HPE IT Service Management Product Marketing team manager spanning our solutions for the service desk, asset mngt, CMS, and more. My background is engineering and computer science in the networking and telecom worlds. As they used to say in Telcom, "the network is the business" (hence huge focus on service management). I always enjoyed working with customers and on the business side of things, so here I am in ITSM marketing.

Comments
chuck_darst

Myles,

 

I am catching up on a few HP ITSM blog posts. I just read Mary Rasmussen's on KPIs and made a comment asking about the relationship to CSI. And you have addressed by comment/question in the next post I came across.

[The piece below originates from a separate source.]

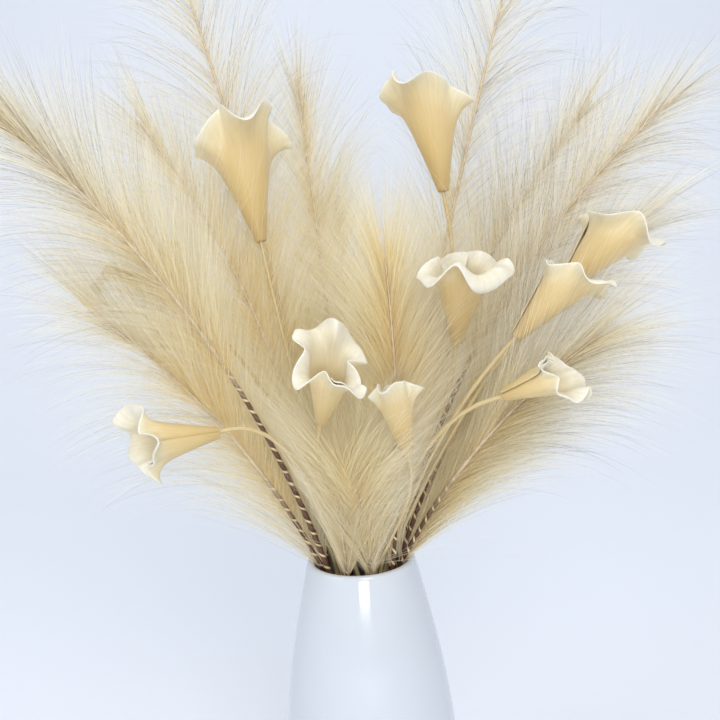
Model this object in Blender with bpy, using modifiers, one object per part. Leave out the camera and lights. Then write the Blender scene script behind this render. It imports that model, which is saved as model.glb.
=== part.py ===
"""A bunch of reed plumes and calla lilies standing in a white glazed vase.

Metres, +Z up. The origin is the middle of the vase's foot, and the bunch faces -Y.
Every stem stands on the vase's floor, passes its mouth, and bends outwards to its flower.
"""

import math

import bmesh
import bpy
from mathutils import Vector

# Vase: one turned ceramic wall with a rounded lip and a flat foot.
VASE_HEIGHT = 0.210
FOOT_RADIUS = 0.036
BODY_RADIUS = 0.050
BODY_AT = 0.085
MOUTH_RADIUS = 0.031
WALL = 0.0045
FLOOR = 0.012
VASE_STEPS = 26

# Stems: where they stand in the vase, and how thick they are.
REED_STEM_RADIUS = 0.0016
LILY_STEM_RADIUS = 0.0014
FLOOR_SPREAD = 1.4
TWIST_DEG = 30
RIM_DROP = 0.006
CLEARANCE = 0.0006

# Plume of a reed: the dense core of its hair, from where it thickens to the tip.
PLUME_SIDES = 10
PLUME_RINGS = 9

# Spathe of a lily: one petal rolled into a trumpet, with a longer lip on one side.
SPATHE_LENGTH = 0.060
SPATHE_TUBE = 0.0045
SPATHE_MOUTH = 0.020
SPATHE_WALL = 0.0012
SPATHE_FLARE = 1.7
LIP_LENGTH = 0.010
LIP_CURL = 0.006
WAVE_HEIGHT = 0.0030
STEM_IN_SPATHE = 0.006

# Reeds, anticlockwise from the right: name, where the stem passes the mouth (degrees round, and
# out from the middle), lean to the right in degrees, reach from the mouth seen from the front,
# depth of the tip behind the middle, bow off the chord, bare length above the mouth, and half
# width and half depth of the plume.
REEDS = (
    ("far_right", 20, 0.0215, 39.5, 0.355, 0.045, 0.062, 0.120, 0.014, 0.009),
    ("high_right", 36, 0.0215, 32.5, 0.330, 0.082, 0.046, 0.095, 0.014, 0.009),
    ("tall_right", 54, 0.0215, 18.5, 0.445, 0.130, 0.008, 0.090, 0.015, 0.010),
    ("back_middle", 82, 0.0215, -1.0, 0.238, 0.160, 0.000, 0.070, 0.014, 0.009),
    ("back_left", 108, 0.0215, -5.0, 0.315, 0.115, 0.008, 0.080, 0.014, 0.009),
    ("tall_left", 134, 0.0215, -14.5, 0.440, 0.085, 0.020, 0.090, 0.015, 0.010),
    ("high_left", 158, 0.0215, -24.5, 0.310, 0.040, 0.044, 0.085, 0.014, 0.009),
    ("low_left", 196, 0.0215, -41.5, 0.235, -0.030, 0.032, 0.055, 0.012, 0.008),
    ("far_left", 216, 0.0215, -34.0, 0.335, -0.040, 0.050, 0.125, 0.014, 0.009),
    ("front_left", 248, 0.0215, -11.0, 0.085, -0.044, 0.004, 0.012, 0.006, 0.0055),
    ("front_centre", 284, 0.0215, -1.0, 0.085, -0.052, 0.000, 0.012, 0.007, 0.006),
    ("front_middle", 321, 0.0215, 5.5, 0.205, -0.020, -0.012, 0.055, 0.010, 0.007),
    ("low_right", 348, 0.0215, 44.5, 0.207, -0.060, 0.026, 0.055, 0.012, 0.008),
    ("side_right", 5, 0.0215, 43.5, 0.272, 0.002, 0.050, 0.065, 0.012, 0.008),
)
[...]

Serendipity!

 

Reflecting my comment in Mary's blog, I submit that the cost pressures of the economic turmoil of 2008 and beyond put many IT and service desk organizations into survival mode. Gartner wrote a lot on service desk maturity in 2012 and I think that you can make a reasonable arguement that a lot of organizations actually went backwards over the past 5 years. I further submit that there is a bit of an epiphany going on related to the benefits of pragmatic maturity improvements.

 

Your most seems perfectly aligned.

 

Chuck

MylesS

This makes sense to me. Dan Ariely, who has written some great books and is a behaviorial economist at Duke, has written a HBR column entitled " You Are What You Measure". I contend that for all the service management leaders listening that if you do not actively measure against improvement goals than your IT organization is like a sail boat that is three sheets to the wind!